Le grand ministre, William Pitt, prit l'initiative d'un projet consistant à diviser le territoire canadien en deux provinces, ayant chacune son gouvernement et son administration distincts. Le 4 mars 1791, il présentait ce plan à la Chambre des communes et en démontrait les avantages: «La division en deux gouvernements, disait-il, mettra un terme à cette rivalité entre les émigrants anglais et les anciens habitants français, qui occasionne tant d'incertitude dans les lois et tant de dissensions. J'espère qu'elle pourra se faire de façon à assurer à chaque peuple une grande majorité dans la partie du pays qu'il occupe, car il n'est pas possible de tirer une ligne de séparation parfaite40.»
Le projet de Pitt comportait non seulement la séparation des provinces, mais-très libéral encore en ce point-il accordait à chacune d'elles ce gouvernement représentatif cher à tout citoyen anglais, en quelque partie du monde qu'il se trouve jeté par le destin.
C'était une faveur qu'il eût été difficile de refuser aux Anglais du Haut-Canada. Ces libres institutions, ne voyaient-ils pas les Américains, leurs concitoyens d'hier, en jouir? était-il juste que leur loyauté les privât de privilèges que leur eût assurés une conduite moins fidèle?
Sans réclamer d'une façon aussi pressante des institutions contre lesquelles ils avaient même un peu la méfiance de l'inconnu, – car le régime français ne les leur avait guère enseignées, – les Canadiens tenaient à ne pas être traités d'une façon différente; ils voulaient recevoir en même temps que leurs voisins tout ce que ceux-ci recevraient. C'est ainsi qu'ils furent, eux aussi, dotés d'un gouvernement représentatif.
La constitution préparée par Pitt fut votée sans difficulté par le Parlement. Dans la province française, elle confiait le pouvoir législatif à deux Chambres, l'une composée de cinquante membres et élective, l'Assemblée législative, l'autre composée de quinze membres choisis par le gouverneur, la Chambre haute ou Conseil législatif.

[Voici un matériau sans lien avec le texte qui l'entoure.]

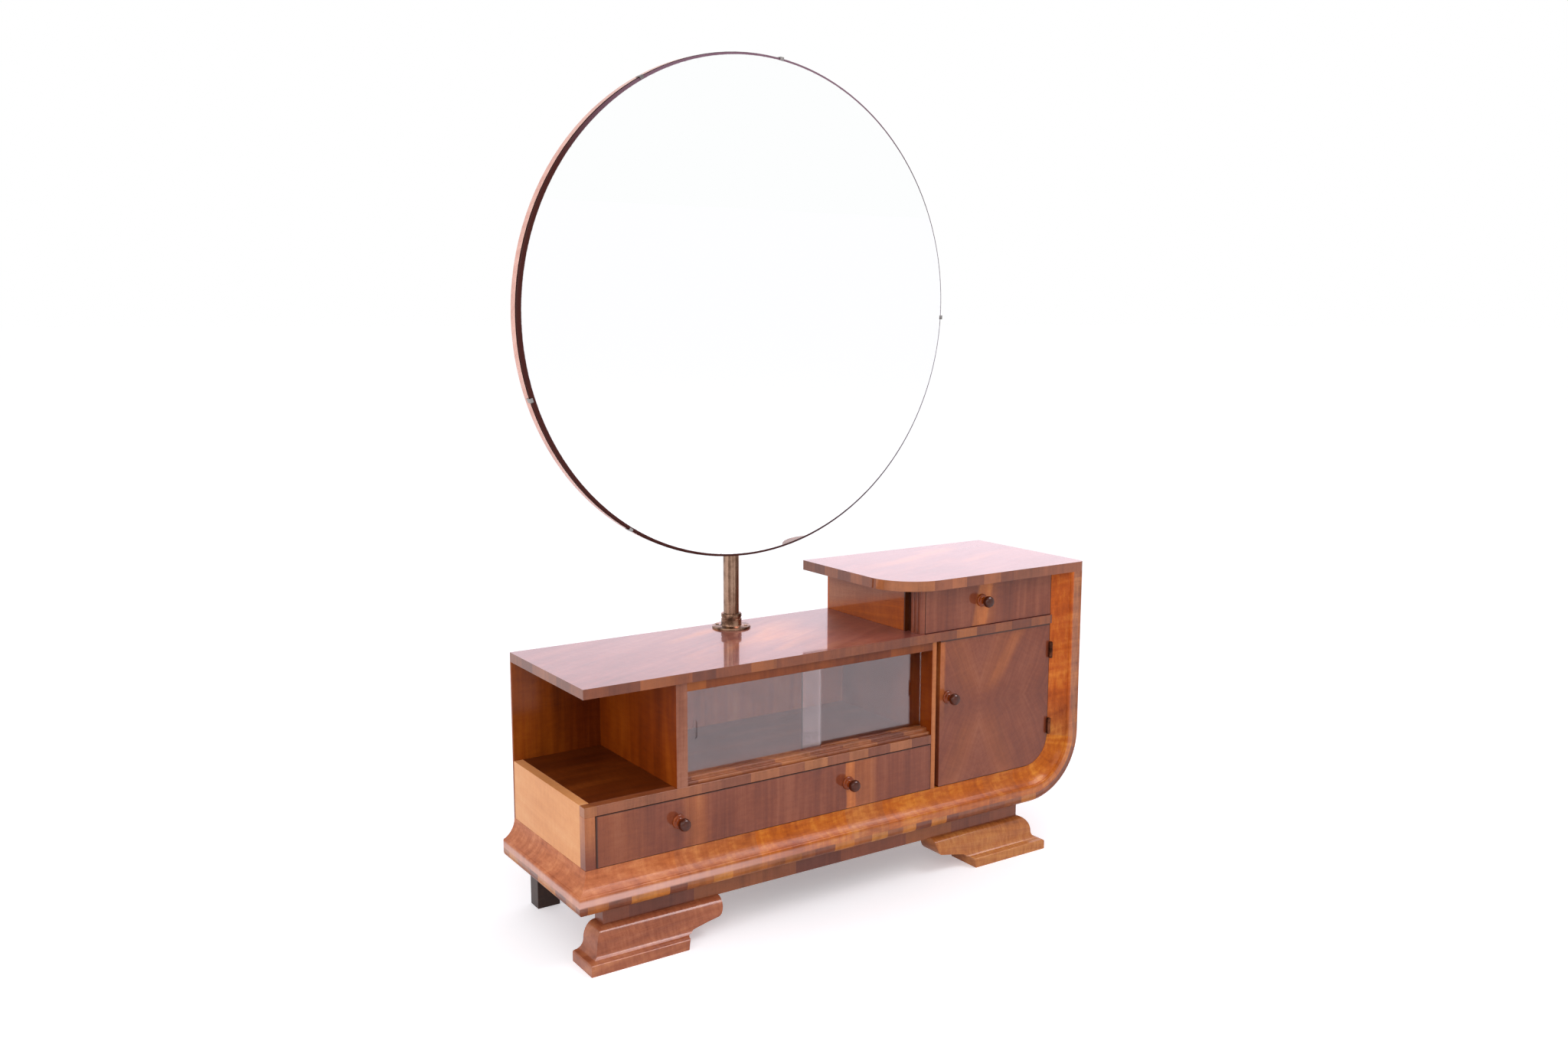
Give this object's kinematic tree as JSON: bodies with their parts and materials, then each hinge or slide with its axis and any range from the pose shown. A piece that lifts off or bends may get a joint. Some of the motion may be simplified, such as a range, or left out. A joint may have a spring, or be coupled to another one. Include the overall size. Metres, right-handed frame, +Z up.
{
  "type": "dressing table",
  "caption": "Low dressing table with a raised right cupboard in a curved moulded frame, sliding glass panes, drawers, an open niche and a large round mirror on a pole.",
  "frame": {"origin": "on the floor under the front left corner of the body", "axes": "+X right along the front, +Y to the back, +Z up"},
  "size_m": [1.306, 0.385, 1.7756],
  "materials": {
    "veneer_front": "glossy book-matched walnut veneer, purple brown",
    "veneer_frame": "glossy figured walnut, orange brown",
    "veneer_light": "satin light orange veneer",
    "polished_top": "high gloss walnut",
    "foot_wood": "glossy walnut mouldings",
    "dark_wood": "dark stained wood",
    "inner_wood": "dark red brown stained wood",
    "drawer_wood": "unfinished pale wood",
    "pole_metal": "dull brown bronzed metal",
    "mirror_rim_wood": "pink brown veneered edge",
    "knob_wood": "turned dark glossy wood",
    "brass": "aged brass",
    "steel": "plain steel",
    "pane_glass": "polished glass",
    "mirror_silver": "silvered glass"
  },
  "bodies": {
    "carcass": {"curved_front_frame": "veneer_frame", "base_left_moulding": "veneer_frame", "base_back_rail": "dark_wood", "base_bearers": "dark_wood", "base_floor": "inner_wood", "curved_side_panel": "veneer_front", "plinth_rail": "veneer_frame", "front_foot_left": "foot_wood", "front_foot_right": "foot_wood", "rear_legs": "dark_wood", "left_side_panel": "veneer_light", "left_stile": "veneer_front", "shelf_rail": "veneer_frame", "shelf_board": "inner_wood", "drawer_guide": "drawer_wood", "low_top": "polished_top", "niche_partition": "veneer_frame", "cupboard_divider": "veneer_frame", "door_stop": "inner_wood", "cupboard_wall": "inner_wood", "glass_upper_track": "veneer_frame", "glass_lower_track": "veneer_frame", "back_boards": "inner_wood", "upper_side_panel": "veneer_frame", "corner_post": "veneer_front", "upper_slab": "polished_top", "hinge_frame_leaves": "brass", "hinge_pins": "brass", "hinge_frame_screws": "brass", "door_catch": "brass", "pole": "pole_metal", "pole_flange": "pole_metal", "flange_screws": "brass", "pole_stop_ring": "brass"},
    "lower_drawer": {"lower_drawer_front": "veneer_front", "lower_drawer_sides": "drawer_wood", "lower_drawer_back": "drawer_wood", "lower_drawer_bottom": "drawer_wood", "lower_drawer_knobs": "knob_wood", "lower_drawer_knob_screws": "steel"},
    "upper_drawer": {"upper_drawer_front": "veneer_front", "upper_drawer_sides": "drawer_wood", "upper_drawer_back": "drawer_wood", "upper_drawer_bottom": "drawer_wood", "upper_drawer_knob": "knob_wood", "upper_drawer_knob_screw": "steel"},
    "door": {"door_panel": "veneer_front", "hinge_door_leaves": "brass", "hinge_door_screws": "brass", "door_knob": "knob_wood", "door_knob_screw": "steel", "door_catch_tongue": "brass"},
    "left_pane": {"left_glass_pane": "pane_glass"},
    "right_pane": {"right_glass_pane": "pane_glass"},
    "mirror_arm": {"mirror_swivel_arm": "brass", "mirror_tilt_pin": "brass"},
    "mirror": {"mirror_plate": "brass", "mirror_backboard": "mirror_rim_wood", "mirror_glass": "mirror_silver", "mirror_clips": "steel"}
  },
  "joints": [
    {"name": "lower_drawer_slide", "type": "slide", "parent": "carcass", "child": "lower_drawer", "axis": [0, -1, 0], "range_m": [0, 0.22]},
    {"name": "upper_drawer_slide", "type": "slide", "parent": "carcass", "child": "upper_drawer", "axis": [0, -1, 0], "range_m": [0, 0.22]},
    {"name": "door_hinge", "type": "hinge", "parent": "carcass", "child": "door", "pos_m": [1.1995, -0.0048, 0.3635], "axis": [0, 0, 1], "range_deg": [0, 110]},
    {"name": "left_pane_slide", "type": "slide", "parent": "carcass", "child": "left_pane", "axis": [1, 0, 0], "range_m": [0, 0.275]},
    {"name": "right_pane_slide", "type": "slide", "parent": "carcass", "child": "right_pane", "axis": [-1, 0, 0], "range_m": [0, 0.295]},
    {"name": "mirror_swivel", "type": "hinge", "parent": "carcass", "child": "mirror_arm", "pos_m": [0.507, 0.296, 1.25], "axis": [0, 0, 1], "range_deg": [-30, 30]},
    {"name": "mirror_tilt", "type": "hinge", "parent": "mirror_arm", "child": "mirror", "pos_m": [0.507, 0.257, 1.25], "axis": [1, 0, 0], "range_deg": [-12, 0.8]}
  ]
}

Cette constitution de 1791 donna aux Canadiens une autonomie et une liberté qu'ils n'auraient jamais obtenues s'ils étaient demeurés sous la domination de leur ancienne patrie: par intérêt, l'Angleterre agissait envers eux d'une façon plus libérale que la France ne l'eût jamais fait par amitié.
Son habile politique lui valut de précieux dévouements, et le clergé, entièrement rallié, n'eut plus que des éloges pour un gouvernement si libéral et si bienveillant: «Nos conquérants, disait, en 1794, dans une oraison funèbre M. Plessis, plus tard évêque de Québec, nos conquérants, regardés d'un œil ombrageux et jaloux, n'inspiraient que de l'horreur; on ne pouvait se persuader que des hommes étrangers à notre sol, à notre langue, à nos lois, à nos usages et à notre culte, fussent jamais capables de rendre au Canada ce qu'il venait de perdre en changeant de maîtres. Nation généreuse qui nous avez fait voir avec tant d'évidence combien nos préjugés étaient faux; nation industrieuse qui avez fait germer les richesses que cette terre renfermait dans son sein; nation exemplaire qui, dans ce moment de crise, enseignez à l'univers attentif en quoi consiste cette liberté après laquelle tous les hommes soupirent, et dont si peu connaissent les justes bornes; nation compatissante qui venez de recueillir avec tant d'humanité les sujets les plus fidèles et les plus maltraités de ce royaume auquel nous appartînmes autrefois; nation bienfaisante qui donnez chaque jour au Canada de nouvelles preuves de votre libéralité; – non, non, vous n'êtes pas nos ennemis, ni ceux de nos propriétés que vos lois protègent, ni ceux de notre sainte religion que vous respectez! Pardonnez donc ces premières défiances à un peuple qui n'avait pas encore le bonheur de vous connaîtr41.»
Ces éloges, tout exagérées dans leur forme lyrique qu'ils puissent nous paraître aujourd'hui, le gouvernement anglais les méritait véritablement. Par la séparation des deux provinces, par l'octroi de la constitution de 1791, il venait, pour ainsi dire, de prendre lui-même la défense de la nationalité canadienne contre les attaques des populations anglaises. Les précautions prises pour séparer les rivaux étaient conformes à tout ce que pouvait prévoir la prudence humaine; elles furent cependant encore insuffisantes à contenir la haine atroce dont les Anglais du Canada poursuivirent les Canadiens, et dont nous allons voir bientôt les sanglants résultats.
38
Rameau, Acadiens et Canadiens, 2e part., p. 322.
39
La loi en usage pour les Canadiens était la coutume de Paris. Un moment suspendue, elle leur fut rendue par l'acte de Québec en 1774.
40
Cité par Garneau.
41
Oraison funèbre de Mgr Briand, prononcée le 26 juin 1794.